# [What this task involves]
Repeat the material exactly, leaving nothing out.

# [Records]
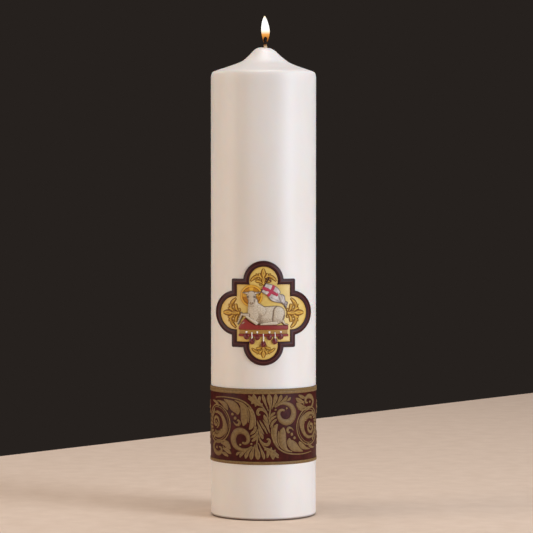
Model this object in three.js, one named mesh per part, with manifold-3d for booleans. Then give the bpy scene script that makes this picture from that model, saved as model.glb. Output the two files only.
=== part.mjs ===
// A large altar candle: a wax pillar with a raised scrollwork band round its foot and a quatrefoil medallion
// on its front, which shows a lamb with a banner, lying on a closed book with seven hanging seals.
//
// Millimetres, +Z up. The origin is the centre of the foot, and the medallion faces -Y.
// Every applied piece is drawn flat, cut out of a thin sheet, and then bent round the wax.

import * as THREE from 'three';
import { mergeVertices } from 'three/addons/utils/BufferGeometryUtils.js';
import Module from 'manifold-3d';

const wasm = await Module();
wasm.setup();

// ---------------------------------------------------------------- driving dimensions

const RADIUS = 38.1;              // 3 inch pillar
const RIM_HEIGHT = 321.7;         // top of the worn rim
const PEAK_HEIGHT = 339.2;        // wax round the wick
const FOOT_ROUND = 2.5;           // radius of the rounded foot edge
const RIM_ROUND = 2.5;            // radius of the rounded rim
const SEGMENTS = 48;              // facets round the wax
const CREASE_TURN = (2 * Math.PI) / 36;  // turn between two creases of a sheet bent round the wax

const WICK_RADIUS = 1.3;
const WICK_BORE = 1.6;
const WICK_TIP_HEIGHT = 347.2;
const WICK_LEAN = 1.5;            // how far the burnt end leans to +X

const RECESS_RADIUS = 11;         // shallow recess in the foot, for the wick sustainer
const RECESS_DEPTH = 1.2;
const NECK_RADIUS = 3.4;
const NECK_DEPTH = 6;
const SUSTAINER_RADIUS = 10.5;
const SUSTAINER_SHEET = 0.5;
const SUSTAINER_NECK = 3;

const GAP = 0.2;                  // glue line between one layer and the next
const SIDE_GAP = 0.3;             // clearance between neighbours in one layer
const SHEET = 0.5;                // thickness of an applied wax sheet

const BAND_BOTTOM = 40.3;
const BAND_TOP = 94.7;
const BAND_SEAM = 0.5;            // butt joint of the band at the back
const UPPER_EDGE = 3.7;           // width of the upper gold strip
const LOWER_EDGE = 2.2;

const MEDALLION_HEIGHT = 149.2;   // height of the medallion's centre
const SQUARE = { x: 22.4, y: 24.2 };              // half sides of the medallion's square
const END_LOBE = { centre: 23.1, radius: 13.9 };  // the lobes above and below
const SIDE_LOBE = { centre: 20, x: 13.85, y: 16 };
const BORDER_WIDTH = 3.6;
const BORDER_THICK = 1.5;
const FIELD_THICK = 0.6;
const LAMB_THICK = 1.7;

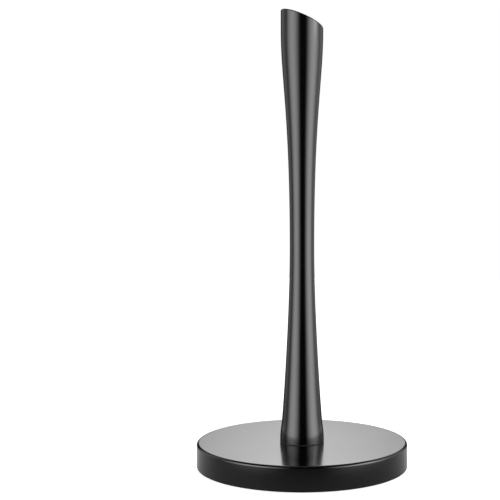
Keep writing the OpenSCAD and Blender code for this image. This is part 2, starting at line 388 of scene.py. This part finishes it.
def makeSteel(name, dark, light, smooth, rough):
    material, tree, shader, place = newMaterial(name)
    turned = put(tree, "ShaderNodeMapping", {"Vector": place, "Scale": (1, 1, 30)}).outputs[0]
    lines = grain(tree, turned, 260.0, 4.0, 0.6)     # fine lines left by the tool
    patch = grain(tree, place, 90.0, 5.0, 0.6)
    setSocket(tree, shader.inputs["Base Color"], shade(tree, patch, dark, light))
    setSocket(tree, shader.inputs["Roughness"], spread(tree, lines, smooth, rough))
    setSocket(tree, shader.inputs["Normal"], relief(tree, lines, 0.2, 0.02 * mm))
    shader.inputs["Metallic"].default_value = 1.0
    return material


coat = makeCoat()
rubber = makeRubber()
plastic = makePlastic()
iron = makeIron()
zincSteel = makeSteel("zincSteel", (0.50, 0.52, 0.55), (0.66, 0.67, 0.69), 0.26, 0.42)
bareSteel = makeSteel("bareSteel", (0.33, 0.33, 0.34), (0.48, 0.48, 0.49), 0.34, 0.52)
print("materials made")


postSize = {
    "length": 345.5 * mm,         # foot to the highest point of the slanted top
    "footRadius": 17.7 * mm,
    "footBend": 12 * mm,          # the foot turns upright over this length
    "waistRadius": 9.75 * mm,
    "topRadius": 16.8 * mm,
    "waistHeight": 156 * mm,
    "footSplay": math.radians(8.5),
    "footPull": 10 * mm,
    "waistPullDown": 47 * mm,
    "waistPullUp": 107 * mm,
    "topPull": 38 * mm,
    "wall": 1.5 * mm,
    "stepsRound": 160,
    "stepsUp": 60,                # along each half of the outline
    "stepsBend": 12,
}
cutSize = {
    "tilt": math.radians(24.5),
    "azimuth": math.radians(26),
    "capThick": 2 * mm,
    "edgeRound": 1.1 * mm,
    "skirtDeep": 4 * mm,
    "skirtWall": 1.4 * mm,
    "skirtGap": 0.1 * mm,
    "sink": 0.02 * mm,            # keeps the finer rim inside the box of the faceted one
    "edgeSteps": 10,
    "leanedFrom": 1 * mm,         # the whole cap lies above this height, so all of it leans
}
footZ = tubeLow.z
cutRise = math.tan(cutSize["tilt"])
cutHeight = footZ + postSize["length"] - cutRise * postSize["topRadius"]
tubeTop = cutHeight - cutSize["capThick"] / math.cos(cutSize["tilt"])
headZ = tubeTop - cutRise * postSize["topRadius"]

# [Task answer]
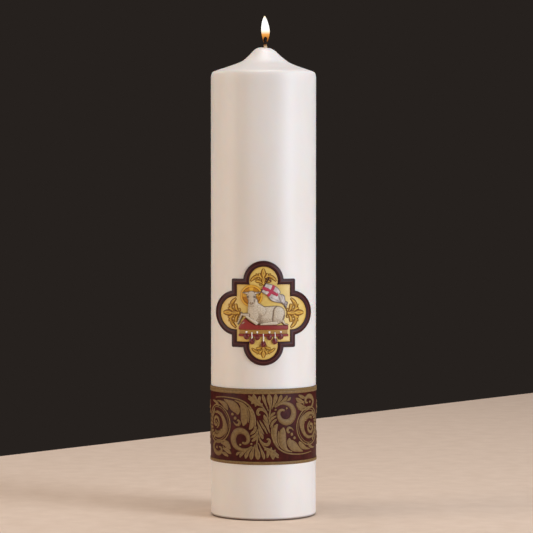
Model this object in three.js, one named mesh per part, with manifold-3d for booleans. Then give the bpy scene script that makes this picture from that model, saved as model.glb. Output the two files only.
=== part.mjs ===
// A large altar candle: a wax pillar with a raised scrollwork band round its foot and a quatrefoil medallion
// on its front, which shows a lamb with a banner, lying on a closed book with seven hanging seals.
//
// Millimetres, +Z up. The origin is the centre of the foot, and the medallion faces -Y.
// Every applied piece is drawn flat, cut out of a thin sheet, and then bent round the wax.

import * as THREE from 'three';
import { mergeVertices } from 'three/addons/utils/BufferGeometryUtils.js';
import Module from 'manifold-3d';

const wasm = await Module();
wasm.setup();

// ---------------------------------------------------------------- driving dimensions

const RADIUS = 38.1;              // 3 inch pillar
const RIM_HEIGHT = 321.7;         // top of the worn rim
const PEAK_HEIGHT = 339.2;        // wax round the wick
const FOOT_ROUND = 2.5;           // radius of the rounded foot edge
const RIM_ROUND = 2.5;            // radius of the rounded rim
const SEGMENTS = 48;              // facets round the wax
const CREASE_TURN = (2 * Math.PI) / 36;  // turn between two creases of a sheet bent round the wax

const WICK_RADIUS = 1.3;
const WICK_BORE = 1.6;
const WICK_TIP_HEIGHT = 347.2;
const WICK_LEAN = 1.5;            // how far the burnt end leans to +X

const RECESS_RADIUS = 11;         // shallow recess in the foot, for the wick sustainer
const RECESS_DEPTH = 1.2;
const NECK_RADIUS = 3.4;
const NECK_DEPTH = 6;
const SUSTAINER_RADIUS = 10.5;
const SUSTAINER_SHEET = 0.5;
const SUSTAINER_NECK = 3;

const GAP = 0.2;                  // glue line between one layer and the next
const SIDE_GAP = 0.3;             // clearance between neighbours in one layer
const SHEET = 0.5;                // thickness of an applied wax sheet

const BAND_BOTTOM = 40.3;
const BAND_TOP = 94.7;
const BAND_SEAM = 0.5;            // butt joint of the band at the back
const UPPER_EDGE = 3.7;           // width of the upper gold strip
const LOWER_EDGE = 2.2;

const MEDALLION_HEIGHT = 149.2;   // height of the medallion's centre
const SQUARE = { x: 22.4, y: 24.2 };              // half sides of the medallion's square
const END_LOBE = { centre: 23.1, radius: 13.9 };  // the lobes above and below
const SIDE_LOBE = { centre: 20, x: 13.85, y: 16 };
const BORDER_WIDTH = 3.6;
const BORDER_THICK = 1.5;
const FIELD_THICK = 0.6;
const LAMB_THICK = 1.7;

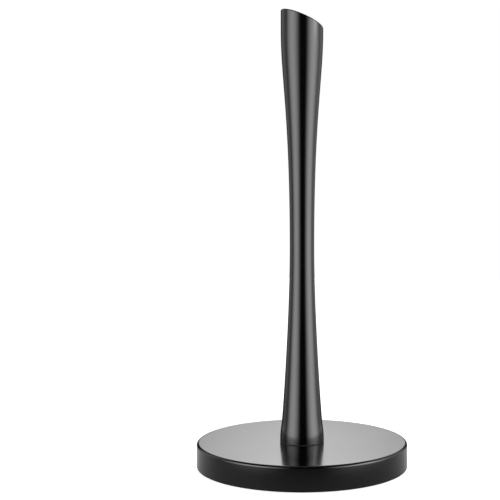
Keep writing the OpenSCAD and Blender code for this image. This is part 2, starting at line 388 of scene.py. This part finishes it.
def makeSteel(name, dark, light, smooth, rough):
    material, tree, shader, place = newMaterial(name)
    turned = put(tree, "ShaderNodeMapping", {"Vector": place, "Scale": (1, 1, 30)}).outputs[0]
    lines = grain(tree, turned, 260.0, 4.0, 0.6)     # fine lines left by the tool
    patch = grain(tree, place, 90.0, 5.0, 0.6)
    setSocket(tree, shader.inputs["Base Color"], shade(tree, patch, dark, light))
    setSocket(tree, shader.inputs["Roughness"], spread(tree, lines, smooth, rough))
    setSocket(tree, shader.inputs["Normal"], relief(tree, lines, 0.2, 0.02 * mm))
    shader.inputs["Metallic"].default_value = 1.0
    return material


coat = makeCoat()
rubber = makeRubber()
plastic = makePlastic()
iron = makeIron()
zincSteel = makeSteel("zincSteel", (0.50, 0.52, 0.55), (0.66, 0.67, 0.69), 0.26, 0.42)
bareSteel = makeSteel("bareSteel", (0.33, 0.33, 0.34), (0.48, 0.48, 0.49), 0.34, 0.52)
print("materials made")


postSize = {
    "length": 345.5 * mm,         # foot to the highest point of the slanted top
    "footRadius": 17.7 * mm,
    "footBend": 12 * mm,          # the foot turns upright over this length
    "waistRadius": 9.75 * mm,
    "topRadius": 16.8 * mm,
    "waistHeight": 156 * mm,
    "footSplay": math.radians(8.5),
    "footPull": 10 * mm,
    "waistPullDown": 47 * mm,
    "waistPullUp": 107 * mm,
    "topPull": 38 * mm,
    "wall": 1.5 * mm,
    "stepsRound": 160,
    "stepsUp": 60,                # along each half of the outline
    "stepsBend": 12,
}
cutSize = {
    "tilt": math.radians(24.5),
    "azimuth": math.radians(26),
    "capThick": 2 * mm,
    "edgeRound": 1.1 * mm,
    "skirtDeep": 4 * mm,
    "skirtWall": 1.4 * mm,
    "skirtGap": 0.1 * mm,
    "sink": 0.02 * mm,            # keeps the finer rim inside the box of the faceted one
    "edgeSteps": 10,
    "leanedFrom": 1 * mm,         # the whole cap lies above this height, so all of it leans
}
footZ = tubeLow.z
cutRise = math.tan(cutSize["tilt"])
cutHeight = footZ + postSize["length"] - cutRise * postSize["topRadius"]
tubeTop = cutHeight - cutSize["capThick"] / math.cos(cutSize["tilt"])
headZ = tubeTop - cutRise * postSize["topRadius"]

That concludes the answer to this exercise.